Take this finding: once all prior attainment is taken into account, girls from the lowest socioeconomic quintile are 5.3% less likely to enter HE than girls from the highest socioeconomic quintile. Boys are 4.1% less likely. If you want a place at a Russell Group university, your odds are reduced by 4.3% and 2.5% respectively. Similar findings were reported earlier this week by Vikki Boliver for equal-attainment applicants in a survey of UCAS applicants from 1996 to 2006. Applicants from lower class backgrounds and from state schools were less likely to be offered a place at Russell Group universities than their comparably qualified counterparts from higher class backgrounds and private schools (even when ‘facilitating’ subjects were controlled for, despite the spin put on the research by some).

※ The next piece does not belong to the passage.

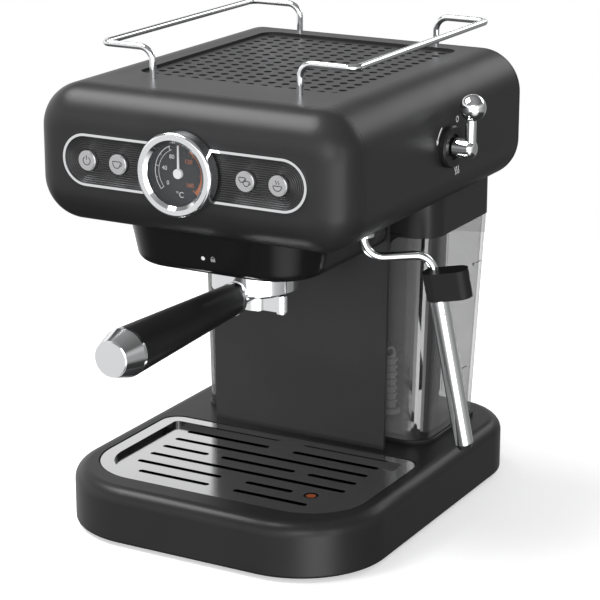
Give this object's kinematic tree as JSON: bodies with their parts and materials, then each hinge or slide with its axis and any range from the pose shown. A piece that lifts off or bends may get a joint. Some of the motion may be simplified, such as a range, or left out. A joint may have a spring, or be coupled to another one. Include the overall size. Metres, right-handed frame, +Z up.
{
  "type": "espresso machine",
  "caption": "Pump espresso machine with locking portafilter, steam wand, cup warmer with rails, temperature gauge, drip tray and rear water tank.",
  "frame": {"origin": "centre of the bounding box in plan, at table height", "axes": "+Z up, +Y to the rear of the machine, +X to its right seen from the front"},
  "size_m": [0.249, 0.351, 0.3171],
  "materials": {
    "base_shell": "satin black",
    "bottom_plate": "fine matt",
    "feet": "matt",
    "base_screws": "brushed",
    "tank_pad": "satin black",
    "drip_tray": "fine matt",
    "drip_grid": "brushed",
    "float": "red",
    "column_panel": "satin black",
    "column_back": "satin black",
    "collar": "satin black",
    "head_sleeve": "satin black paint",
    "front_cap": "satin black paint",
    "rear_cap": "satin black paint",
    "rear_screws": "brushed",
    "warmer_plate": "satin",
    "warmer_pan": "fine matt",
    "rail_left": "polished",
    "rail_right": "polished",
    "rail_nuts": "brushed",
    "fascia": "fine matt",
    "panel_trim": "polished",
    "gauge_barrel": "fine matt",
    "gauge_bezel": "polished",
    "gauge_dial": "satin",
    "gauge_glass": "clear",
    "gauge_needle": "satin",
    "button_power": "brushed",
    "button_single": "brushed",
    "button_double": "brushed",
    "button_steam": "brushed",
    "button_board": "printed board",
    "control_board": "printed board",
    "group_housing": "satin black",
    "group_head": "turned",
    "group_gasket": "matt",
    "shower_screen": "brushed",
    "boiler": "cast",
    "boiler_cap": "cast",
    "pump": "fine matt",
    "pump_mounts": "matt",
    "suction_hose": "matt",
    "pressure_hose": "natural",
    "steam_pipes": "drawn tube",
    "steam_valve": "turned",
    "escutcheon": "fine matt",
    "steam_knob": "polished",
    "wand_nut": "polished",
    "wand_tube": "polished",
    "wand_grip": "matt",
    "froth_sleeve": "polished",
    "pf_body": "polished",
    "pf_basket": "brushed",
    "pf_spout": "polished",
    "pf_rings": "polished",
    "pf_handle": "fine matt",
    "pf_cap": "polished",
    "tank": "smoky clear",
    "tank_hose": "matt",
    "cord_gland": "fine matt"
  },
  "bodies": {
    "machine": {"base_shell": "base_shell", "bottom_plate": "bottom_plate", "feet": "feet", "base_screws": "base_screws", "tank_pad": "tank_pad", "column_panel": "column_panel", "column_back": "column_back", "collar": "collar", "head_sleeve": "head_sleeve", "front_cap": "front_cap", "rear_cap": "rear_cap", "rear_screws": "rear_screws", "warmer_plate": "warmer_plate", "warmer_pan": "warmer_pan", "rail_left": "rail_left", "rail_right": "rail_right", "rail_nuts": "rail_nuts", "fascia": "fascia", "panel_trim": "panel_trim", "gauge_barrel": "gauge_barrel", "gauge_bezel": "gauge_bezel", "gauge_dial": "gauge_dial", "gauge_glass": "gauge_glass", "button_board": "button_board", "control_board": "control_board", "group_housing": "group_housing", "group_head": "group_head", "group_gasket": "group_gasket", "shower_screen": "shower_screen", "boiler": "boiler", "boiler_cap": "boiler_cap", "pump": "pump", "pump_mounts": "pump_mounts", "suction_hose": "suction_hose", "pressure_hose": "pressure_hose", "steam_pipes": "steam_pipes", "steam_valve": "steam_valve", "escutcheon": "escutcheon", "wand_nut": "wand_nut", "cord_gland": "cord_gland"},
    "drip_tray": {"drip_tray": "drip_tray"},
    "drip_grid": {"drip_grid": "drip_grid"},
    "float": {"float": "float"},
    "needle": {"gauge_needle": "gauge_needle"},
    "power_button": {"button_power": "button_power"},
    "single_button": {"button_single": "button_single"},
    "double_button": {"button_double": "button_double"},
    "steam_button": {"button_steam": "button_steam"},
    "steam_knob": {"steam_knob": "steam_knob"},
    "steam_wand": {"wand_tube": "wand_tube", "wand_grip": "wand_grip"},
    "froth_sleeve": {"froth_sleeve": "froth_sleeve"},
    "portafilter": {"pf_body": "pf_body", "pf_basket": "pf_basket", "pf_spout": "pf_spout", "pf_rings": "pf_rings", "pf_handle": "pf_handle", "pf_cap": "pf_cap"},
    "tank": {"tank": "tank", "tank_hose": "tank_hose"}
  },
  "joints": [
    {"name": "tray_lift", "type": "slide", "parent": "machine", "child": "drip_tray", "axis": [0, 0, 1], "range_m": [0, 0.06]},
    {"name": "grid_lift", "type": "slide", "parent": "drip_tray", "child": "drip_grid", "axis": [0, 0, 1], "range_m": [0, 0.04]},
    {"name": "float_rise", "type": "slide", "parent": "drip_tray", "child": "float", "axis": [0, 0, 1], "range_m": [0, 0.006]},
    {"name": "needle_turn", "type": "hinge", "parent": "machine", "child": "needle", "pos_m": [-0.01255, -0.0985, 0.25215], "axis": [0, -1, 0], "range_deg": [-125, 125], "stiffness_Nm_per_rad": 0.002},
    {"name": "power_press", "type": "slide", "parent": "machine", "child": "power_button", "axis": [0, 1, 0], "range_m": [0, 0.0025], "stiffness_N_per_m": 500, "springref_m": -0.001},
    {"name": "single_press", "type": "slide", "parent": "machine", "child": "single_button", "axis": [0, 1, 0], "range_m": [0, 0.0025], "stiffness_N_per_m": 500, "springref_m": -0.001},
    {"name": "double_press", "type": "slide", "parent": "machine", "child": "double_button", "axis": [0, 1, 0], "range_m": [0, 0.0025], "stiffness_N_per_m": 500, "springref_m": -0.001},
    {"name": "steam_press", "type": "slide", "parent": "machine", "child": "steam_button", "axis": [0, 1, 0], "range_m": [0, 0.0025], "stiffness_N_per_m": 500, "springref_m": -0.001},
    {"name": "knob_turn", "type": "hinge", "parent": "machine", "child": "steam_knob", "pos_m": [0.09945, 0.0425, 0.25335], "axis": [1, 0, 0], "range_deg": [0, 180]},
    {"name": "wand_swing", "type": "hinge", "parent": "machine", "child": "steam_wand", "pos_m": [0.06525, -0.0061, 0.205], "axis": [0, 0, 1], "range_deg": [-110, 0]},
    {"name": "sleeve_pull", "type": "slide", "parent": "steam_wand", "child": "froth_sleeve", "axis": [0.1426, 0.1188, -0.9826], "range_m": [0, 0.028]},
    {"name": "portafilter_lock", "type": "hinge", "parent": "machine", "child": "portafilter", "pos_m": [-0.01255, -0.006, 0.19], "axis": [0, 0, 1], "range_deg": [-45, 0]},
    {"name": "tank_slide", "type": "slide", "parent": "machine", "child": "tank", "axis": [0, 1, 0], "range_m": [0, 0.13]}
  ]
}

For Chowdry and his fellows authors, the point-of-entry gap between applicants of different socioeconomic status is “modest”. Encouraging less well-off students to apply to university at the age of 18 is therefore “unlikely to have a major impact” on participation. In relative terms, of course, this is perfectly true – improving attainment for all young people of lower socioeconomic status would make a bigger difference than focusing on the small proportion who defy the odds and get good grades.

But doesn’t this line of thinking get HE off the hook a little too easily? What of the thousands of high-achieving young people who aren’t making it to a top university each year? Jonathan Portes makes the same points about Chris Cook’s interpretation of the Oxford University data. He also uses the graph below to show that, if these young people did participate, they’d probably outperform students from more privileged backgrounds.

We cannot offer places to those who do not apply,” says Dr Piatt. True. But there’s a growing body of research that suggests those who do apply to Russell Group universities are not always treated equally. The ‘attainment gap’ certainly isn’t to blame for that.